Agreed, and the level of respect they have for each other.
It’s a general statement, to be sure.
Definatly, when I see it on here it’s really stated as an absolute…that there will be issues and your marriage will now be even more incredibly difficult.
it would only be wise to proceed towards marriage if she can truly say that she would be content for him to continue to be as he is right now.
Agreed, because in this case it sounds like the OP is expecting conversion…and maybe sounds a little offended that he’s not interested.
 
TC3033
Forgive me I am ignorant of your story. A long time ago there was a female poster here married to a Catholic, the poster was an atheist who was more informed on Catholic teaching and reasoning than most Catholics. Her husband though was non practicing. I respected her and enjoyed her contributions.
I tell you this a a prelude to a personal question meant in Charity.

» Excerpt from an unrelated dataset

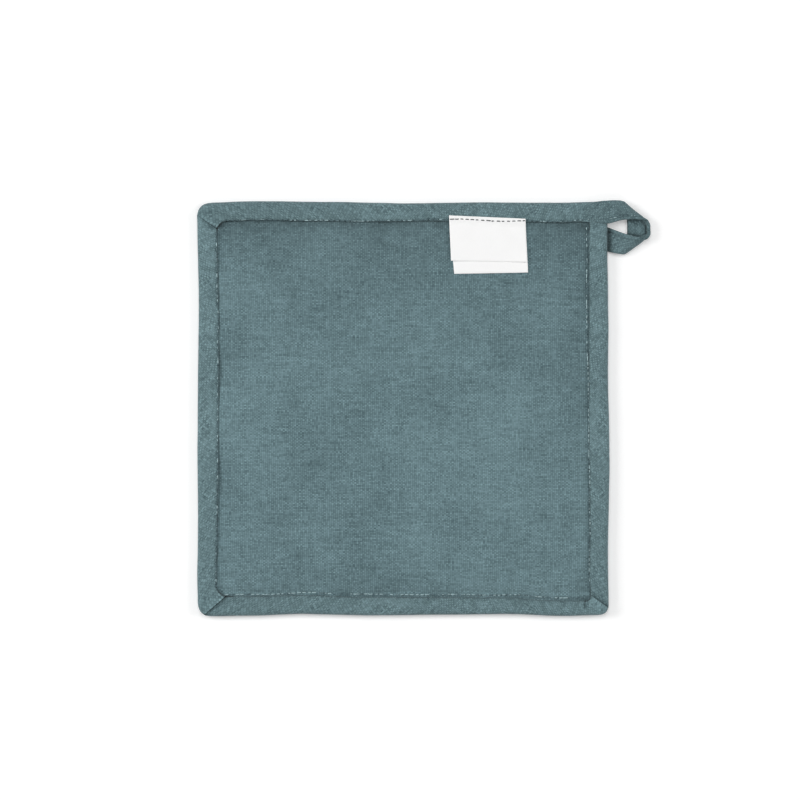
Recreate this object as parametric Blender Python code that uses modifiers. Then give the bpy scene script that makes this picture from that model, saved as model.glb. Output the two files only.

Do you find that the sexual teachings of the Church are hard for a non Catholic to respect in their Catholic partner. No ABC, the use of NFP, ordering the act to procreation (finishing correctly) that’s hard for most believing Catholics to figure out! I cant imagine the other side! Do you have some (name removed by moderator)ut in this area?
 
I’ve even suggested that we take a step back and not be engaged but still dating because of the fights about this subject. He refuses to do that, still saying that I am the only woman he will marry.
Eek! Not to be alarmist, but this sounds a little manipulative…
 
I see this on here every so often. I find it strange that some people think my wife took on some sort of “handicap” by marrying someone who isn’t Catholic or that it made our marriage somehow infinitely more dysfunctional.
This, and also why so many people think marriage, in general, is so hard. I find it a lot easier than the lives many of my single friends live. Of course there are challenges, but I wouldn’t describe them as hard.

Funny how different people see things.
 
I tell you this a a prelude to a personal question meant in Charity.
Do you find that the sexual teachings of the Church are hard for a non Catholic to respect in their Catholic partner. No ABC, the use of NFP, ordering the act to procreation (finishing correctly) that’s hard for most believing Catholics to figure out! I cant imagine the other side! Do you have some (name removed by moderator)ut in this area?
I am going to butt in here. The marriages of people I know who are a Catholic married to a non-catholic are ones where the Catholic doesn’t really subscribe to all of the Church’s teachings around human sexuality and marriage. These aren’t bargaining areas or areas of discontent because both spouses are on the same page with regards to these issues.

I guess it is fair to assume that those here at CAF have intentions of following all of the Church’s teaching with regards to these issues, so I think that is why those who post here with advice believe it is ill-advised for these marriages to take place to begin with.